Playbill Vault's Today in Theatre History: January 13 | Playbill

Playbill Vault Playbill Vault's Today in Theatre History: January 13 In 1925, Sweet Charity and Chicago star Gwen Verdon is born.
Gwen Verdon in Damn Yankees. The New York Public Library

1925 Birthday of one of Broadway's all-time greatest leading ladies, Gwen Verdon. She is nominated for the Tony Award as Best Actress or Featured Actress in a Musical six times, and wins four times, for Can-Can, Damn Yankees, New Girl in Town, and Redhead. She rises to stardom in a featured role in Cole Porter's Can-Can and later creates the title role of Sweet Charity and originates the role of Roxie Hart in Chicago. A dancer all her life, she marries choreographer Bob Fosse in 1960. Her final Broadway credit is as artistic adviser on the Tony-winning revue of his work, Fosse. She introduces several Broadway standards, including "Whatever Lola Wants" and "If My Friends Could See Me Now."

1931 Zita Johann stars in Tomorrow and Tomorrow by Philip Barry. The drama features a woman whose child is not her husband's—although he believes it to be his.

1941 Irish nationalist, poet, and dramatist James Joyce dies in Zurich at age 59. Always interested in Henrik Ibsen, one of Joyce's earliest publications was an essay on the playwright titled "Ibsen's New Drama." Included among Joyce's many works is one play, Exiles, which he wrote in 1918. In 1959 (Off-Broadway) and 1974 (on Broadway) Zero Mostel plays Leopold Bloom in Ulysses in Nighttown, an adaptation of Joyce's Ulysses by Marjorie Barkentin. In 2000, James Joyce's The Dead, a musical adaptation of Joyce's short story "The Dead," plays Broadway's Belasco Theatre.

1951 Claude Rains heads the cast of Darkness at Noon at the Alvin Theatre. Adapted by Sidney Kingsley from Arthur Koestler's novel, the drama, depicting the Stalinist purges, wins the Drama Critics' Circle Award.

1976 English actor Margaret Leighton dies at the age of 53. She played a variety of classic roles and starred in the London production of The Philadelphia Story. In 1962, she won the Tony Award for her portrayal of Hannah Jelkes in The Night of the Iguana.

1984 Brooks Atkinson, longtime drama critic for The New York Times, dies at age 89. Atkinson was the first critic in recorded history to have a theatre named after him.

2002 The Fantasticks, the world's longest-running musical, ends its landmark run at the Sullivan Street Playhouse in New York's Greenwich Village after more than 41 years.
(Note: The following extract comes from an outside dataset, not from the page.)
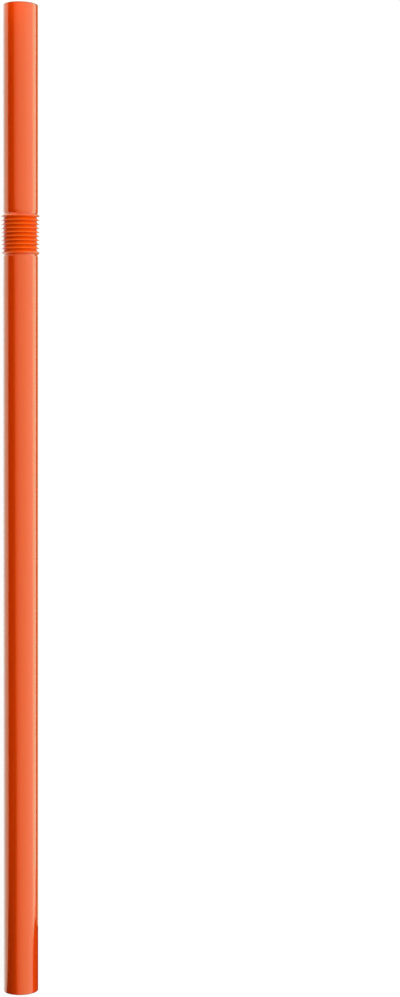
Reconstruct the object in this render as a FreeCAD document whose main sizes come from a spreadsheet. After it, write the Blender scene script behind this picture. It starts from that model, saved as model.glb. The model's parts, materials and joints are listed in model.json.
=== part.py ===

The final tally: 17,162 performances.

2011 Brian Bedford both directs and stars as Lady Bracknell in a Broadway revival of Oscar Wilde's The Importance of Being Earnest, opening at the American Airlines Theatre. The 1895 comedy is produced by Roundabout Theatre Company, borrowing some elements from Bedford's 2009 production at Ontario's Stratford Shakespeare Festival. The cast also includes Dana Ivey, Santino Fontana, and David Furr.

2011 Ellen Stewart, the powerhouse impresario who, as the founder of the downtown Manhattan theatre complex La MaMa, E.T.C. (short for Experimental Theatre Club), was one of the central figures in the creation of the Off-Off-Broadway movement, dies at age 91. Stewart founded La MaMa in 1961, and remained its director until her death.

2013 A revival of Picnic, William Inge's Pulitzer Prize-winning drama of small-town women yearning for what's beyond, opens at the Roundabout Theatre Company's American Airlines Theatre. Mare Winningham, Elizabeth Marvel, Ellen Burstyn, Maggie Grace, and Madeleine Martin star as some of the women aroused by the arrival of the sexy stranger played by Sebastian Stan.

2015 Screen stars Jake Gyllenhaal and Ruth Wilson make their Broadway debuts in Nick Payne's two-hander Constellations, which opens today at Broadway's Samuel J. Friedman Theatre courtesy of Manhattan Theatre Club. The metaphysical play centers on Roland and Marianne, one relationship with infinite possibilities across countless timelines.

More of Today's Birthdays: Harry Ellerbe (1905-1992). Ruth Taylor (1908-1984). Robert Stack (1919-2003). Roland Petit (1924-2011). Frances Sternhagen (b. 1930). Charles Nelson Reilly (1931-2007). Rip Taylor (1934-2019). Matthew Bourne (b. 1960). Kevin Anderson (b. 1960). Shonda Rhimes (b. 1970). Orlando Bloom (b. 1977). Ruth Wilson (b. 1982).